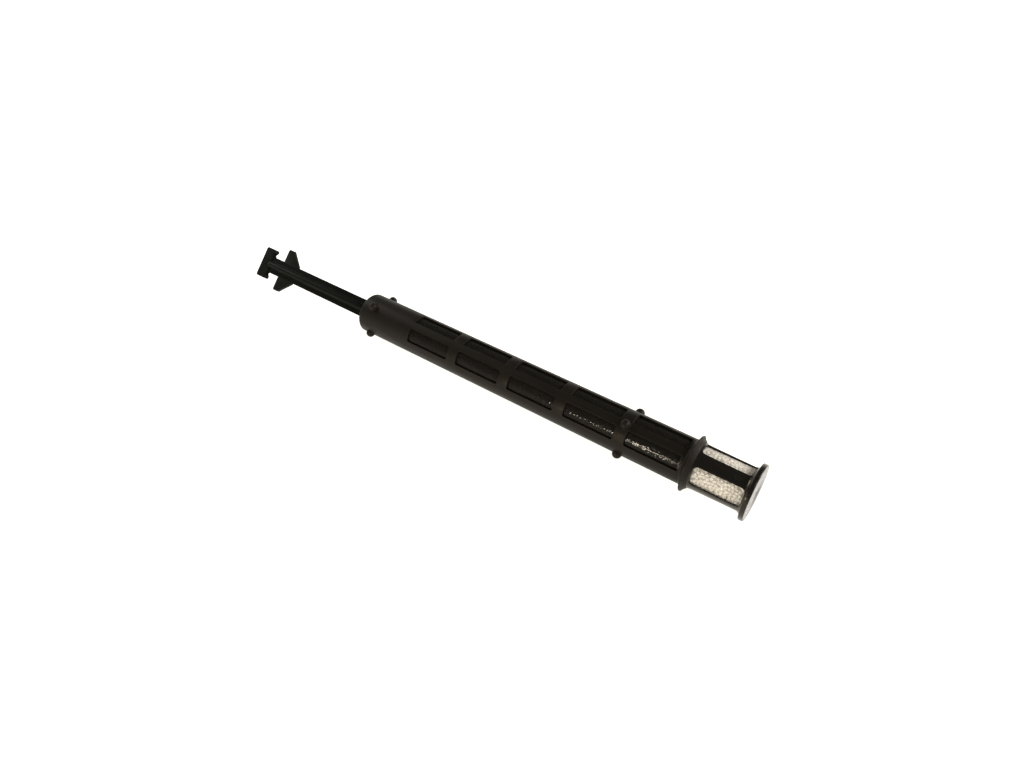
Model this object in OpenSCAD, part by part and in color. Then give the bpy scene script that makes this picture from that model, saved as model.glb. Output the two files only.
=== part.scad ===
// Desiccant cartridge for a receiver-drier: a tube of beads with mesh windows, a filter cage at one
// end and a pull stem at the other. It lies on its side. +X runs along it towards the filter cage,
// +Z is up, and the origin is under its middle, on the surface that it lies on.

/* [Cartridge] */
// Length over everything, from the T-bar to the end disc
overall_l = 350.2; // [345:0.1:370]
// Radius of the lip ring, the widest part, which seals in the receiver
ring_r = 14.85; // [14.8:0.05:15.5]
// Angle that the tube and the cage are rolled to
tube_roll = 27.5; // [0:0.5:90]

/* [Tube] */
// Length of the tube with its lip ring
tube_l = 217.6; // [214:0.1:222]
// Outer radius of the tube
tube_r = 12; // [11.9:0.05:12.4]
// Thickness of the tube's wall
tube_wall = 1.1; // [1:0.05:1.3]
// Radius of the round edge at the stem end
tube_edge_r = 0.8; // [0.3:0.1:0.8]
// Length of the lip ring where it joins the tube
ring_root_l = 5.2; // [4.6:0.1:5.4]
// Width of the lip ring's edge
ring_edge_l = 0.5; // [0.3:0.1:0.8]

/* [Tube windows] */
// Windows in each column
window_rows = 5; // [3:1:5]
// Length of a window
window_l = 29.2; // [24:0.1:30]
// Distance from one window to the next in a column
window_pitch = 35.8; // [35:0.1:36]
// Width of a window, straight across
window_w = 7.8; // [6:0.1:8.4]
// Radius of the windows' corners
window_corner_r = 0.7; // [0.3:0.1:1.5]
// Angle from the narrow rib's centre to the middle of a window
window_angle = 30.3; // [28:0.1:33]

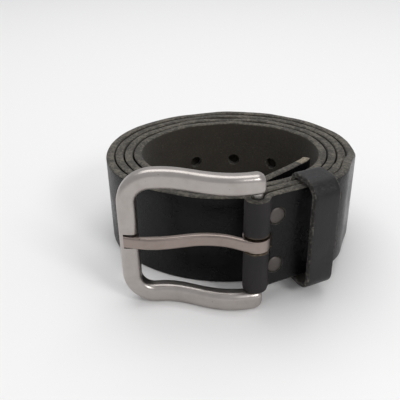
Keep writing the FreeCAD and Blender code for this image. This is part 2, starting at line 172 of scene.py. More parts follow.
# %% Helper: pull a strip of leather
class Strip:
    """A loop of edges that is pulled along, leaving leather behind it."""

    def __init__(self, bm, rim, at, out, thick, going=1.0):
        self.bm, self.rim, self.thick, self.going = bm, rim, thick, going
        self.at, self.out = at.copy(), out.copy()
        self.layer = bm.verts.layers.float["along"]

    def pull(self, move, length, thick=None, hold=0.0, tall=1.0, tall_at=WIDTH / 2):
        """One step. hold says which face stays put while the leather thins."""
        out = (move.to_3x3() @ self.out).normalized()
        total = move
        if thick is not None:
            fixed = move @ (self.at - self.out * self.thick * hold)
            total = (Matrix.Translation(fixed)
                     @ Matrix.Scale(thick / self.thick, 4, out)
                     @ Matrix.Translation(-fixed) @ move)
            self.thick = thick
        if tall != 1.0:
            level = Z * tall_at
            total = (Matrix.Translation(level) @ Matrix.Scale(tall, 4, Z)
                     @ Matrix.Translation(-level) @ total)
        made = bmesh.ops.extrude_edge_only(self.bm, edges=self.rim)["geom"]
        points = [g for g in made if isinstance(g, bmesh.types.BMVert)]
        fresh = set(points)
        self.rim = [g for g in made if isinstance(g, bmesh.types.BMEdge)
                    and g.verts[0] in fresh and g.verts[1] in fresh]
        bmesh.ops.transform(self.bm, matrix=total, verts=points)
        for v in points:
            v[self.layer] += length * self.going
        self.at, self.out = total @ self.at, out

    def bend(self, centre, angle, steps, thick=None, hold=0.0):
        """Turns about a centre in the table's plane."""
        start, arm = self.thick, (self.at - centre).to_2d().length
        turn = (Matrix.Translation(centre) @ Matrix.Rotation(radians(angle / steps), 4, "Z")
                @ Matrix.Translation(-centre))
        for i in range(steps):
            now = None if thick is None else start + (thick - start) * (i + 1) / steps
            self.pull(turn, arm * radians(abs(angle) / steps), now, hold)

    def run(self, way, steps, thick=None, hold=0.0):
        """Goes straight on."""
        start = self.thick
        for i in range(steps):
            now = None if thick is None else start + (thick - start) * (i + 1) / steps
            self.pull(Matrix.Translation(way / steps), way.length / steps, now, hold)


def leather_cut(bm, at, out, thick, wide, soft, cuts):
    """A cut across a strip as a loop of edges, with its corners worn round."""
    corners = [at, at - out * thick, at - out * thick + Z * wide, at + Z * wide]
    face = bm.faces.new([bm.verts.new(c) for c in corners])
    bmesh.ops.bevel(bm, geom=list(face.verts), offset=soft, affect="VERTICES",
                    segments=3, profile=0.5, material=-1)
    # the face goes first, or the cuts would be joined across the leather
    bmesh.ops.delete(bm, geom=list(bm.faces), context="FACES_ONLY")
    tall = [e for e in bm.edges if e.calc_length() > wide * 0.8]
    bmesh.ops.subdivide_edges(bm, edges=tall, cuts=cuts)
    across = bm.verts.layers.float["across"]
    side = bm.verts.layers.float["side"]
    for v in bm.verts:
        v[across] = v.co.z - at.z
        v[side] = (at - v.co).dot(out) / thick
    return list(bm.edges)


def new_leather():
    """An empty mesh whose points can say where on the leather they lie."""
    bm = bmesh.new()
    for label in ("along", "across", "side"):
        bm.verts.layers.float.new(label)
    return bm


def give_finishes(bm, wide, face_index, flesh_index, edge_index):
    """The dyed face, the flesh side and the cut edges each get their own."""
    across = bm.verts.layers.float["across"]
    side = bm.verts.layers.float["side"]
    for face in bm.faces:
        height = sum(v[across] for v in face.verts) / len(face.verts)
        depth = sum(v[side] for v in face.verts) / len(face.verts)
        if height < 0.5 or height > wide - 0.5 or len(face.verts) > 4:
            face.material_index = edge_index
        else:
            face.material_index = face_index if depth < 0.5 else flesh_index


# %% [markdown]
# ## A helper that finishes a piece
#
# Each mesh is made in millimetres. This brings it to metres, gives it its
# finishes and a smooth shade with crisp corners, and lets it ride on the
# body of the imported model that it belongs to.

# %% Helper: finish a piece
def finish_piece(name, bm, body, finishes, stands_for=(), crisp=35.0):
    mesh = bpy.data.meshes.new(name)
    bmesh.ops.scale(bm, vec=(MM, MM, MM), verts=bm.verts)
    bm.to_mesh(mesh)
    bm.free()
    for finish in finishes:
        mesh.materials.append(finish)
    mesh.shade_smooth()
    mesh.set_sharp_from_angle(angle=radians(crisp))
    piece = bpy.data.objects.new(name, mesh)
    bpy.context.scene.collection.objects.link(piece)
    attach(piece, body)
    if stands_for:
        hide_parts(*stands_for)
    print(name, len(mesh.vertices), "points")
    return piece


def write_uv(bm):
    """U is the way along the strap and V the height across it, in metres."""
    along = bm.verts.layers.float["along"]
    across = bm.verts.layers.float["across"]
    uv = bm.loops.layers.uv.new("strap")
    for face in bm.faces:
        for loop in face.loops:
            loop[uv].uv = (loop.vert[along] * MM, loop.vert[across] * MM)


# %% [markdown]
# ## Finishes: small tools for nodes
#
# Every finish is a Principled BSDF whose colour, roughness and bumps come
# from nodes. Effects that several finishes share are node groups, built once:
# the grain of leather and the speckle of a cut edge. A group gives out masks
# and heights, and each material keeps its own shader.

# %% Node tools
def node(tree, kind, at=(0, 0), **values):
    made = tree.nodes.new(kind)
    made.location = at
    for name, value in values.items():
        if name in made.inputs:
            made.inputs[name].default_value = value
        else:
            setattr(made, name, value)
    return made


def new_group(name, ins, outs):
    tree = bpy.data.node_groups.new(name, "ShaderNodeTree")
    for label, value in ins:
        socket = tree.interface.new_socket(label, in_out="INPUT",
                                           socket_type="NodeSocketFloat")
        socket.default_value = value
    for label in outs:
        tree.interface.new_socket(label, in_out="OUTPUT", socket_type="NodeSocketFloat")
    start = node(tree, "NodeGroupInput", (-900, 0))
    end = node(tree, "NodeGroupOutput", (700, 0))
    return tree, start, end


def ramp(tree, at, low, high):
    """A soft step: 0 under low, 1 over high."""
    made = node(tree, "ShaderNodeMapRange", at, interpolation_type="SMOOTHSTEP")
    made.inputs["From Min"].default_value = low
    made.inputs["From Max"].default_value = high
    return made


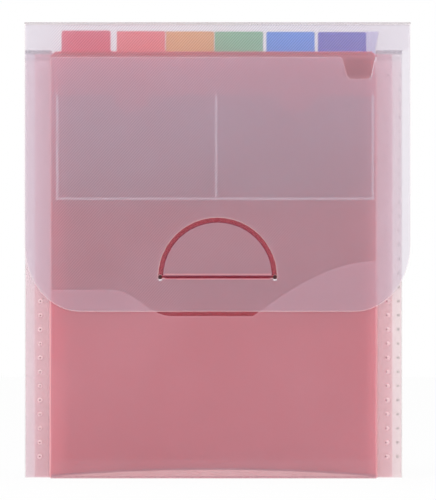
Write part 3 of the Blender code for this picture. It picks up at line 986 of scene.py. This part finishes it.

DIRECTION ▸ Exactly as they stand, please print the lines from the first line of the records above down to the line that includes "it lies on.", both of those included and no others.

RESPONSE ▸
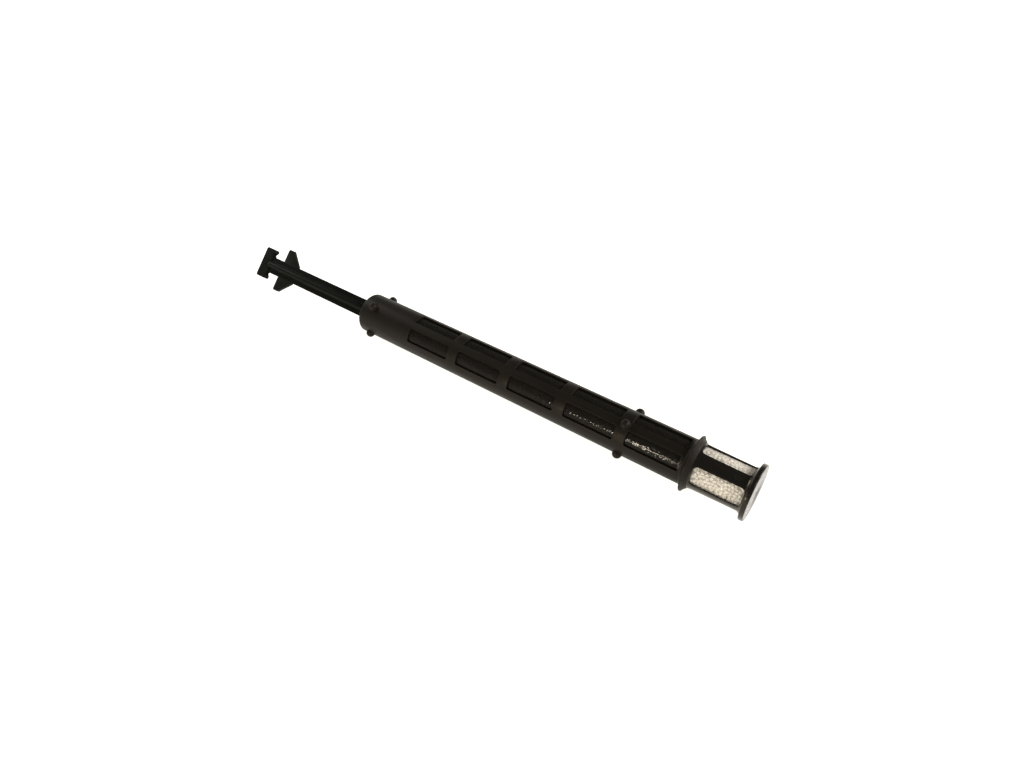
Model this object in OpenSCAD, part by part and in color. Then give the bpy scene script that makes this picture from that model, saved as model.glb. Output the two files only.
=== part.scad ===
// Desiccant cartridge for a receiver-drier: a tube of beads with mesh windows, a filter cage at one
// end and a pull stem at the other. It lies on its side. +X runs along it towards the filter cage,
// +Z is up, and the origin is under its middle, on the surface that it lies on.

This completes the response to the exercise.